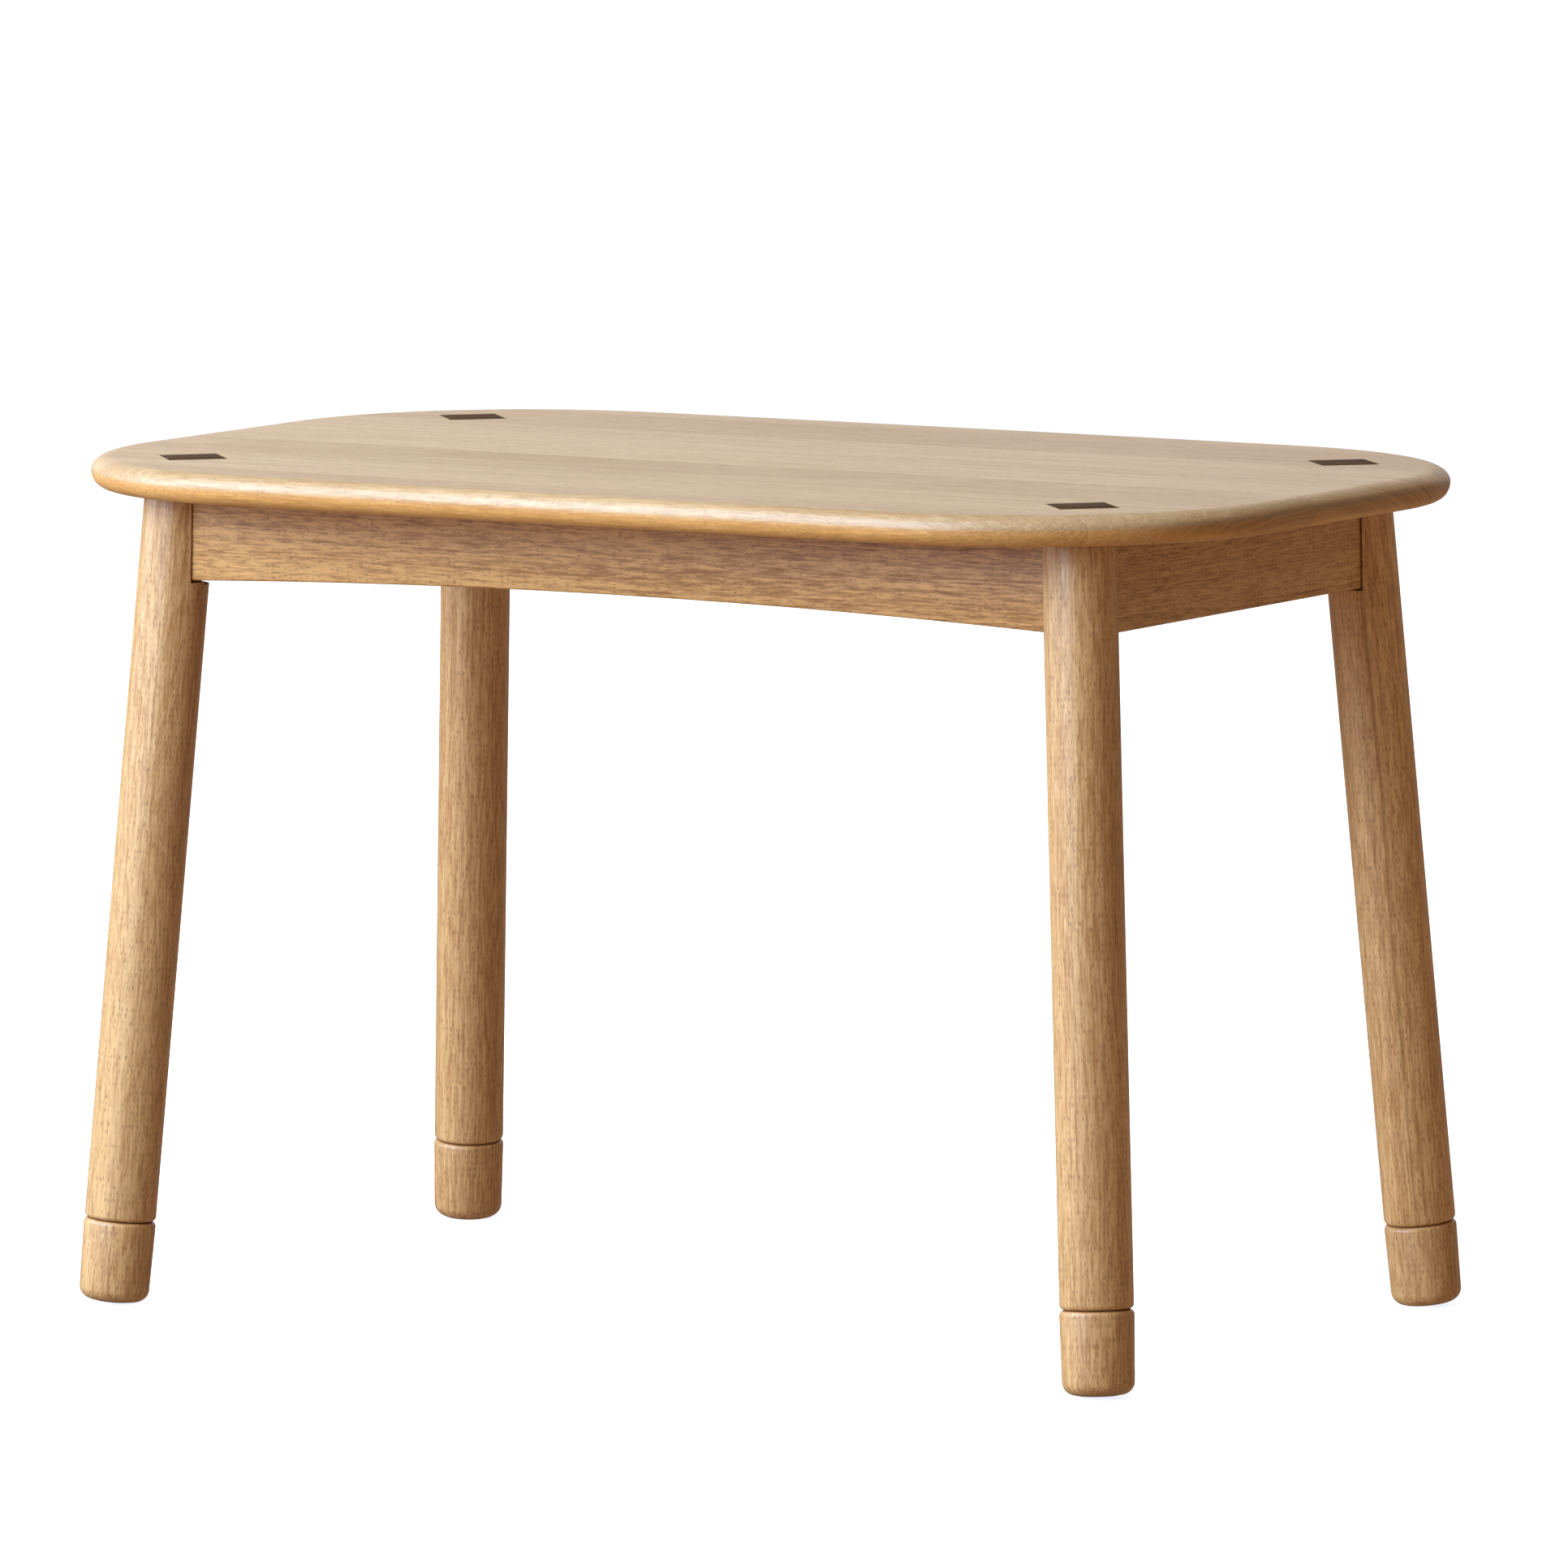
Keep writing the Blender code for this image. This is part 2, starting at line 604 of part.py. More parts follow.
def make_foot(corner):
    """Make a foot, the felt pad under it, its stud and the insert that the stud runs in."""
    up = leg_axis_up(corner)
    seam = leg_axis_point(corner, SEAM_HEIGHT)
    place(turned("foot_" + corner, foot_profile(), "beech_frame", LEG_STEPS), seam, up)
    base = -FOOT_LENGTH - PAD_PROUD
    profile = [(0.0, base + PAD_THICKNESS), (PAD_RADIUS, base + PAD_THICKNESS), (PAD_RADIUS, base), (0.0, base)]
    place(turned("foot_pad_" + corner, profile, "felt", LEG_STEPS), seam, up)
    low = -STUD_DEPTH
    profile = [(0.0, STUD_RISE), (STUD_RADIUS - STUD_CHAMFER, STUD_RISE),
               (STUD_RADIUS, STUD_RISE - STUD_CHAMFER), (STUD_RADIUS, low + STUD_CHAMFER),
               (STUD_RADIUS - STUD_CHAMFER, low), (0.0, low)]
    place(turned("foot_stud_" + corner, profile, "steel", THREAD_STEPS), seam, up)
    low = GAP / 2.0 + INSERT_RECESS
    flange = low + INSERT_FLANGE_THICKNESS
    bore = STUD_RADIUS + GAP
    profile = [(bore, low + INSERT_LENGTH), (INSERT_RADIUS, low + INSERT_LENGTH), (INSERT_RADIUS, flange),
               (INSERT_FLANGE_RADIUS, flange), (INSERT_FLANGE_RADIUS, low), (bore, low)]
    place(turned("leg_insert_" + corner, profile, "brass", THREAD_STEPS), seam, up)


# ---------------------------------------------------------------- corner blocks and fasteners

def make_corner_block(corner):
    """Make the beech block across a corner of the frame, drilled for its bolt and screws."""
    near = BLOCK_NEAR
    far = BLOCK_FAR
    end = BLOCK_END
    reach = [(GAP, near), (GAP, far), (end, far), (far, end), (far, GAP), (near, GAP)]
    outline = [(INNER_X - along, INNER_Y - across) for across, along in reach]
    block = outline_solid("corner_block_" + corner, signed(corner, outline), BLOCK_HEIGHT, "beech_inner")
    block.location = (0.0, 0.0, UNDERSIDE - GAP - BLOCK_HEIGHT / 2.0)
    start = bolt_point(corner, far)
    cut(block, rod_cutter("cut_block_bolt_" + corner, start, bolt_direction(corner), 2 * far,
                          BOLT_RADIUS + GAP, SCREW_STEPS))
    seat = frame_corner(corner, TOP_SCREW_ALONG, TOP_SCREW_ACROSS, UNDERSIDE - TOP_SCREW_SEAT)
    cut(block, screw_cutter("cut_block_top_" + corner, seat, (0, 0, 1)))
    for apron in ("long", "side"):
        seat, direction = side_screw(corner, apron)
        cut(block, screw_cutter("cut_block_" + apron + "_" + corner, seat, direction))


def make_screw(name, seat, direction, length):
    """Make a wood screw whose head sits at a seat, with its shank along a direction."""
    end = -GAP - SCREW_HEAD_THICKNESS
    profile = [(0.0, length), (SCREW_TIP_RADIUS, length - GAP), (SCREW_RADIUS, length - SCREW_TIP),
               (SCREW_RADIUS, -GAP), (SCREW_HEAD_RADIUS, -GAP), (SCREW_HEAD_RADIUS, -GAP - SCREW_HEAD_SIDE),
               (SCREW_HEAD_TOP_RADIUS, end), (0.0, end)]
    place(turned(name, profile, "steel", SCREW_STEPS), seat, direction)


def make_leg_bolt(corner):
    """Make the bolt that draws a leg into its corner, with its washer and nut."""
    outwards = bolt_direction(corner)
    face = (BLOCK_FAR + BLOCK_END) / math.sqrt(2.0) + GAP
    washer_end = face + WASHER_THICKNESS
    nut_start = washer_end + GAP
    nut_end = nut_start + NUT_THICKNESS
    tail = nut_end + BOLT_TAIL
    length = tail - bolt_end_inside()
    chamfer = STUD_CHAMFER
    profile = [(0.0, length), (BOLT_RADIUS - chamfer, length), (BOLT_RADIUS, length - chamfer),
               (BOLT_RADIUS, chamfer), (BOLT_RADIUS - chamfer, 0.0), (0.0, 0.0)]
    place(turned("leg_bolt_" + corner, profile, "steel", SCREW_STEPS), bolt_point(corner, tail), outwards)
    bore = BOLT_RADIUS + GAP
    profile = [(bore, WASHER_THICKNESS), (WASHER_RADIUS, WASHER_THICKNESS), (WASHER_RADIUS, 0.0), (bore, 0.0)]
    washer = turned("leg_washer_" + corner, profile, "steel", THREAD_STEPS)
    place(washer, bolt_point(corner, washer_end), outwards)
    corner_radius = NUT_ACROSS_FLATS / math.sqrt(3.0)
    hexagon = arc_points((0.0, 0.0), corner_radius, 0.0, 2.0 * math.pi, 6)
    nut = outline_solid("leg_nut_" + corner, hexagon, NUT_THICKNESS, "steel")
    place(nut, bolt_point(corner, (nut_start + nut_end) / 2.0), outwards)
    start = bolt_point(corner, nut_end + BOLT_TAIL)
    cut(nut, rod_cutter("cut_nut_" + corner, start, outwards, NUT_BORE_LENGTH, bore, SCREW_STEPS))


def make_block_screws(corner):
    """Make the three screws through a corner block: up into the top and out into both aprons."""
    seat = frame_corner(corner, TOP_SCREW_ALONG, TOP_SCREW_ACROSS, UNDERSIDE - TOP_SCREW_SEAT)
    make_screw("top_screw_" + corner, seat, (0, 0, 1), TOP_SCREW_LENGTH)
    for apron in ("long", "side"):
        seat, direction = side_screw(corner, apron)
        make_screw(apron + "_apron_screw_" + corner, seat, direction, SIDE_SCREW_LENGTH)


# ---------------------------------------------------------------- build

clear_scene()
PARTS = new_collection("children_table")
CUTTERS = new_collection("cutters")

make_tabletop()
make_aprons()
for corner_name in CORNERS:
    make_inlay(corner_name)
    make_leg(corner_name)
    make_foot(corner_name)
    make_corner_block(corner_name)
    make_leg_bolt(corner_name)
    make_block_screws(corner_name)
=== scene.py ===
"""Children's table in oiled beech, built as an add-on around its packed frame.

Metres, +Z up.  The frame gives every place: the tabletop, four aprons, four splayed round legs and
the turned feet that screw out of them on threaded studs.  Each operator models one piece, or one
group of like pieces, and ties it to the body that it moves with.
"""

import json
import math

import bmesh
import bpy
from bpy.props import FloatProperty, FloatVectorProperty, IntProperty, PointerProperty
from bpy.types import Operator, Panel, PropertyGroup
from mathutils import Matrix, Vector


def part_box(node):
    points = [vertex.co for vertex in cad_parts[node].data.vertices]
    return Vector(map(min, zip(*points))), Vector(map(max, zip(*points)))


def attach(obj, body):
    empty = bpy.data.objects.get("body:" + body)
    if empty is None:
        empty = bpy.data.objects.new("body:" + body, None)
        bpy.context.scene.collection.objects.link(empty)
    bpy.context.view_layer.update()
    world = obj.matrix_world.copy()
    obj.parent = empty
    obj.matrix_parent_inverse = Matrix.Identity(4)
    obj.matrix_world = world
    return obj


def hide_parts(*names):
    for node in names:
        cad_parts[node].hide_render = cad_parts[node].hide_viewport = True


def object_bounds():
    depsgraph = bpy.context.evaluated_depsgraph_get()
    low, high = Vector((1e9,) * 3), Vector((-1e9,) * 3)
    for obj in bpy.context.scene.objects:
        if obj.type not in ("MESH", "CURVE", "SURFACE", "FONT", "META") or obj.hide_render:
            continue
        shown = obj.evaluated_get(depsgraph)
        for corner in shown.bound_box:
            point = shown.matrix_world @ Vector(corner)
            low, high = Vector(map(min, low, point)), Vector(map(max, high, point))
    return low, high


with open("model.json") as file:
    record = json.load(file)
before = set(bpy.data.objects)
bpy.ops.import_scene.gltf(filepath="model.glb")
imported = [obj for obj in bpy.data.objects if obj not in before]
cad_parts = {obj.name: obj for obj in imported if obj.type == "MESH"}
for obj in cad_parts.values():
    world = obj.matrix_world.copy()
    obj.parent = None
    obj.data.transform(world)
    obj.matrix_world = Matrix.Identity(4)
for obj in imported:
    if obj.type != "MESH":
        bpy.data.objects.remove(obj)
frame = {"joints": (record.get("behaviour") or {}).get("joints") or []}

bl_info = {
    "name": "Children's Beech Table",
    "version": (1, 0, 0),
    "blender": (4, 5, 0),
    "location": "View3D > Sidebar > Table",
    "description": "Models a children's table in oiled beech with screw-in feet around its frame",
    "category": "Object",
}

CAD_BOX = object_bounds()

CORNERS = {
    "front_left": (-1, -1),
    "front_right": (1, -1),
    "back_left": (-1, 1),
    "back_right": (1, 1),
}

# ---------------------------------------------------------------- places taken from the frame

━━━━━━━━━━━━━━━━

* Exercise instructions *
Exactly the lines from the line containing "make_tabletop()" to the line containing "cad_parts[node].hide_render = cad_parts[node].hide_viewport", both included, are to be set down; no other line belongs in the answer.

* Task solution *
make_tabletop()
make_aprons()
for corner_name in CORNERS:
    make_inlay(corner_name)
    make_leg(corner_name)
    make_foot(corner_name)
    make_corner_block(corner_name)
    make_leg_bolt(corner_name)
    make_block_screws(corner_name)
=== scene.py ===
"""Children's table in oiled beech, built as an add-on around its packed frame.

Metres, +Z up.  The frame gives every place: the tabletop, four aprons, four splayed round legs and
the turned feet that screw out of them on threaded studs.  Each operator models one piece, or one
group of like pieces, and ties it to the body that it moves with.
"""

import json
import math

import bmesh
import bpy
from bpy.props import FloatProperty, FloatVectorProperty, IntProperty, PointerProperty
from bpy.types import Operator, Panel, PropertyGroup
from mathutils import Matrix, Vector


def part_box(node):
    points = [vertex.co for vertex in cad_parts[node].data.vertices]
    return Vector(map(min, zip(*points))), Vector(map(max, zip(*points)))


def attach(obj, body):
    empty = bpy.data.objects.get("body:" + body)
    if empty is None:
        empty = bpy.data.objects.new("body:" + body, None)
        bpy.context.scene.collection.objects.link(empty)
    bpy.context.view_layer.update()
    world = obj.matrix_world.copy()
    obj.parent = empty
    obj.matrix_parent_inverse = Matrix.Identity(4)
    obj.matrix_world = world
    return obj


def hide_parts(*names):
    for node in names:
        cad_parts[node].hide_render = cad_parts[node].hide_viewport = True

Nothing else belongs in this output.